◆ DATASET CONTENT ◆

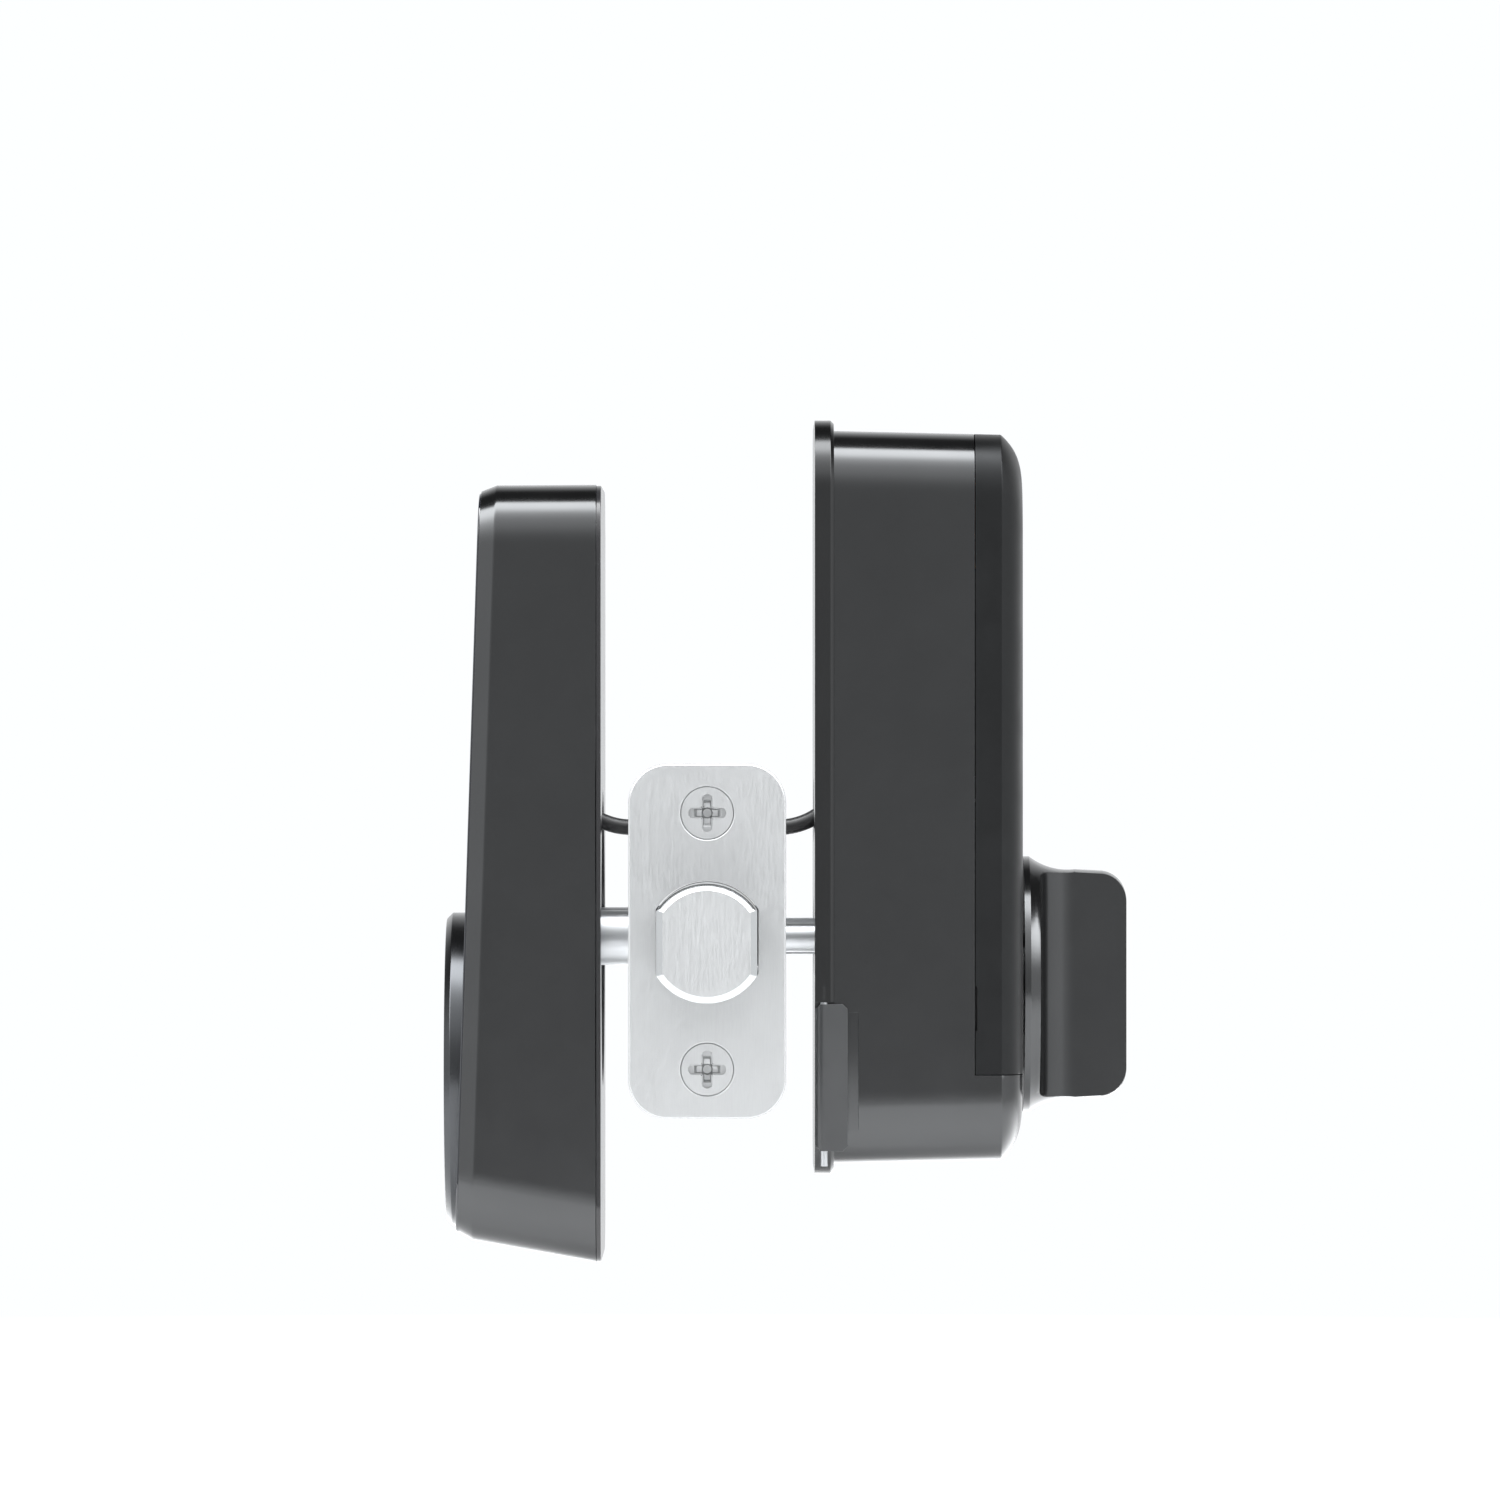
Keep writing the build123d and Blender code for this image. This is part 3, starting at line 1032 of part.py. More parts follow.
def thumbturn():
    """Knob turned from a flared blank, with both sides cut away to leave the fin; neck and shaft behind."""
    rim_x = THUMB_BASE_X + THUMB_RIM
    flare_x, high, root = rim_x + FLARE_LENGTH, FIN_HEIGHT / 2, THUMB_BASE_RADIUS
    belly = (rim_x + FLARE_LENGTH * 0.32, high + (root - high) * 0.34)
    profile = Line((THUMB_BASE_X, 0), (THUMB_BASE_X, root))
    profile += Line((THUMB_BASE_X, root), (rim_x, root))
    profile += ThreePointArc((rim_x, root), belly, (flare_x, high))
    profile += Polyline((flare_x, high), (FIN_OUT_X - FIN_CORNER, high - FIN_TAPER))
    arc_end = (FIN_OUT_X, high - FIN_TAPER - FIN_CORNER)
    profile += TangentArc((FIN_OUT_X - FIN_CORNER, high - FIN_TAPER), arc_end, tangent=(1, 0))
    profile += Polyline(arc_end, (FIN_OUT_X, 0), (THUMB_BASE_X, 0))
    body = Pos(0, 0, THUMB_Z) * revolve(make_face(profile.edges()), axis=Axis.X)
    for side in (-1, 1):
        cut = Pos((FIN_FLOOR_X + 90) / 2, side * (FIN_THICK / 2 + 20)) * Rectangle(90 - FIN_FLOOR_X, 40)
        inner = cut.vertices().group_by(Axis.X)[0].sort_by(lambda v: abs(v.Y))[0]
        cut = fillet(inner, FIN_ROOT_RADIUS)
        body -= extrude(Plane.XY.offset(-50) * cut, amount=100)
    body += rod(0, THUMB_Z, THUMB_NECK_RADIUS, TOWER_END + 0.3, THUMB_BASE_X + 0.1)
    body += rod(0, THUMB_Z, SHAFT_RADIUS, FRONT_PLANE[1] + 0.2, TOWER_END + 0.4)
    body += slab(Pos(0, THUMB_Z) * shaft_section(4.0, 0.0), MID_PLANE[1] + 0.8, FRONT_PLANE[1] + 0.3)
    return body - tube(0, THUMB_Z, SHAFT_RADIUS + 1, SHAFT_RADIUS - 0.9, *CLIP_X)


def thumbturn_clip():
    ring = Circle(SHAFT_RADIUS + 1.8) - Circle(SHAFT_RADIUS - 0.85) - Pos(0, -6) * Rectangle(5.5, 12)
    return slab(Pos(0, THUMB_Z) * ring, CLIP_X[0] + 0.05, CLIP_X[1] - 0.05)


def setup_button():
    y, z = BUTTON_YZ
    front = DECK_X + DECK_THICK
    cap = rod(y, z, BUTTON_RADIUS, DECK_X - 1.6, front + 1.4)
    cap = chamfer(cap.faces().sort_by(Axis.X)[-1].edges(), 0.3)
    return cap + rod(y, z, BUTTON_RADIUS + 0.9, DECK_X - 1.6, DECK_X - 0.9)


def setup_switch():
    y, z = BUTTON_YZ
    rear = DECK_X - 1.6 - BUTTON_TRAVEL
    body = box(rear - 4.2, rear - 0.9, y - 3, y + 3, z - 3, z + 3)
    return body + rod(y, z, 1.6, rear - 1.0, rear - 0.1)


NODES = {
    "latch_faceplate": latch_faceplate, "latch_backing_plate": latch_backing_plate,
    "faceplate_screws": faceplate_screws, "latch_case": latch_case, "deadbolt": deadbolt,
    "bolt_tail": bolt_tail, "tail_pin": tail_pin, "latch_hub": latch_hub, "spindle": spindle,
    "through_bolts": through_bolts, "mounting_posts": mounting_posts, "harness": harness,
    "exterior_gasket": exterior_gasket, "exterior_back_plate": exterior_back_plate,
    "exterior_plate_screws": exterior_plate_screws, "exterior_housing": exterior_housing,
    "keypad_panel": keypad_panel, "keypad_legends": keypad_legends,
    "touch_sensor_board": touch_sensor_board, "sensor_bezel": sensor_bezel,
    "sensor_light_ring": sensor_light_ring, "fingerprint_sensor": fingerprint_sensor,
    "exterior_circuit_board": exterior_circuit_board, "exterior_board_posts": exterior_board_posts,
    "exterior_board_screws": exterior_board_screws, "exterior_connector": exterior_connector,
    "power_port": power_port, "interior_mounting_plate": interior_mounting_plate,
    "release_latch_near": lambda: release_latch(-1), "release_latch_far": lambda: release_latch(1),
    "release_latch_pins": release_latch_pins, "interior_housing": interior_housing,
    "battery_cover": battery_cover, "battery_tray": battery_tray, "batteries": batteries,
    "battery_contacts": battery_contacts, "interior_circuit_board": interior_circuit_board,
    "interior_connector": interior_connector, "interior_board_posts": interior_board_posts,
    "interior_board_screws": interior_board_screws, "gearbox_cover": gearbox_cover,
    "gearbox_rear_plate": gearbox_rear_plate, "gearbox_screws": gearbox_screws,
    "gear_axles": gear_axles, "idler_gear": idler_gear, "spindle_gear": spindle_gear,
    "step_gear": step_gear, "thumbturn_gear": thumbturn_gear, "motor": motor,
    "motor_pinion": motor_pinion, "thumbturn": thumbturn, "thumbturn_clip": thumbturn_clip,
    "setup_button": setup_button, "setup_switch": setup_switch,
}

for node, make in NODES.items():
    export_step(make(), f"parts/{node}.step")
print(f"{len(NODES)} nodes written")
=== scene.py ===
"""Looks of the keypad deadbolt: finishes, finely rounded pieces, camera and studio, round the frame."""

import json
import math

import bmesh
import bpy
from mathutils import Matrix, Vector


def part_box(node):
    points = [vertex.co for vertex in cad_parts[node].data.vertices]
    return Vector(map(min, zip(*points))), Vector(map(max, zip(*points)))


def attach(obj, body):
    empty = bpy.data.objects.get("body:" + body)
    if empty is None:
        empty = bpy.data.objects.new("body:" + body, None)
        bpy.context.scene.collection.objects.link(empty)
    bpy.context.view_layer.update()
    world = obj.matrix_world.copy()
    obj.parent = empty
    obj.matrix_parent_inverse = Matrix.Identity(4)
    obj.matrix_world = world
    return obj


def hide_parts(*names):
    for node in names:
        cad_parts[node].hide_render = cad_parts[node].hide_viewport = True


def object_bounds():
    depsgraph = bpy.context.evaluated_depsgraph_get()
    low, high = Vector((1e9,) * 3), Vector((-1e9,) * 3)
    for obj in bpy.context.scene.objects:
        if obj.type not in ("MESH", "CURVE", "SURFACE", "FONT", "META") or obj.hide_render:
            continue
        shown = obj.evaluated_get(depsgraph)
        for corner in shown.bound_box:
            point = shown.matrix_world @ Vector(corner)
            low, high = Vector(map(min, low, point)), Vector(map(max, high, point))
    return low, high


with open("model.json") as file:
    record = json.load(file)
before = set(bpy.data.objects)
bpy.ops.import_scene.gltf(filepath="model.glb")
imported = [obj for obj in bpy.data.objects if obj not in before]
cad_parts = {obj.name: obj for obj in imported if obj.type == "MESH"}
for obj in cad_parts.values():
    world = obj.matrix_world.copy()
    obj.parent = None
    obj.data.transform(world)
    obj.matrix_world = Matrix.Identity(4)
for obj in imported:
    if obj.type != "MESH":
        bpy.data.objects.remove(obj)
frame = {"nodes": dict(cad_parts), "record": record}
cad_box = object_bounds()

MM = 0.001


# ---------------------------------------------------------------- node trees
class Finish:
    """A material under construction; lengths in its patterns are in millimetres."""

    def __init__(self, name, colour, roughness, metallic=0.0, **sockets):
        self.material = bpy.data.materials.new(name)
        self.material.use_nodes = True
        self.tree = self.material.node_tree
        self.shader = self.tree.nodes["Principled BSDF"]
        self.put("Base Color", (*colour, 1.0))
        self.put("Roughness", roughness)
        self.put("Metallic", metallic)
        for socket, value in sockets.items():
            self.put(socket.replace("_", " "), value)
        self.bumps = None

    def put(self, socket, value):
        """Sets or links one socket of the shader."""
        self.join(self.shader.inputs[socket], value)

    def join(self, socket, value):
        if isinstance(value, bpy.types.NodeSocket):
            self.tree.links.new(value, socket)
        else:
            socket.default_value = value

    def node(self, kind, settings=None, inputs=None, output=0):
        made = self.tree.nodes.new(kind)
        for key, value in (settings or {}).items():
            setattr(made, key, value)
        for key, value in (inputs or {}).items():
            self.join(made.inputs[key], value)
        return made.outputs[output]

    def place(self, stretch=(1.0, 1.0, 1.0)):
        """Position in the object, in millimetres, stretched per axis."""
        position = self.node("ShaderNodeTexCoord", output="Object")
        scale = tuple(share / MM for share in stretch)
        return self.node("ShaderNodeVectorMath", {"operation": "MULTIPLY"}, {0: position, 1: scale})

    def noise(self, size, detail=2.0, stretch=(1.0, 1.0, 1.0)):
        """Noise between 0 and 1 whose blotches are about `size` millimetres across."""
        return self.node("ShaderNodeTexNoise", inputs={
            "Vector": self.place(stretch), "Scale": 1.0 / size, "Detail": detail})

    def between(self, value, low, high, start=0.0, end=1.0):
        """Maps value from start..end to low..high."""
        return self.node("ShaderNodeMapRange", inputs={
            "Value": value, "From Min": start, "From Max": end, "To Min": low, "To Max": high})

    def mix(self, share, first, second):
        """Blends two colours."""
        made = self.tree.nodes.new("ShaderNodeMix")
        made.data_type = "RGBA"
        self.join(made.inputs["Factor"], share)
        for socket, colour in ((6, first), (7, second)):
            self.join(made.inputs[socket], (*colour, 1.0) if isinstance(colour, tuple) else colour)
        return made.outputs[2]

    def math(self, operation, first, second=0.0):
        return self.node("ShaderNodeMath", {"operation": operation}, {0: first, 1: second})

    def edge(self, radius):
        """1 along edges, out to about `radius` millimetres from them, and 0 on open surface."""
        rounded = self.node("ShaderNodeBevel", {"samples": 4}, {"Radius": radius * MM})
        plain = self.node("ShaderNodeNewGeometry", output="Normal")
        along = self.node("ShaderNodeVectorMath", {"operation": "DOT_PRODUCT"},
                          {0: rounded, 1: plain}, "Value")
        return self.between(along, 1.0, 0.0, 0.86, 0.99)

    def bump(self, height, depth):
        """Adds a relief `depth` millimetres high to what is already there."""
        inputs = {"Height": height, "Distance": depth * MM, "Strength": 1.0}
        if self.bumps is not None:
            inputs["Normal"] = self.bumps
        self.bumps = self.node("ShaderNodeBump", inputs=inputs)
        self.put("Normal", self.bumps)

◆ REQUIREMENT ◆
Extract only the lines from the line with "for node, make" through the line with "for node in", keeping both end lines exactly as they are.

◆ EXERCISE ANSWER ◆
for node, make in NODES.items():
    export_step(make(), f"parts/{node}.step")
print(f"{len(NODES)} nodes written")
=== scene.py ===
"""Looks of the keypad deadbolt: finishes, finely rounded pieces, camera and studio, round the frame."""

import json
import math

import bmesh
import bpy
from mathutils import Matrix, Vector


def part_box(node):
    points = [vertex.co for vertex in cad_parts[node].data.vertices]
    return Vector(map(min, zip(*points))), Vector(map(max, zip(*points)))


def attach(obj, body):
    empty = bpy.data.objects.get("body:" + body)
    if empty is None:
        empty = bpy.data.objects.new("body:" + body, None)
        bpy.context.scene.collection.objects.link(empty)
    bpy.context.view_layer.update()
    world = obj.matrix_world.copy()
    obj.parent = empty
    obj.matrix_parent_inverse = Matrix.Identity(4)
    obj.matrix_world = world
    return obj


def hide_parts(*names):
    for node in names:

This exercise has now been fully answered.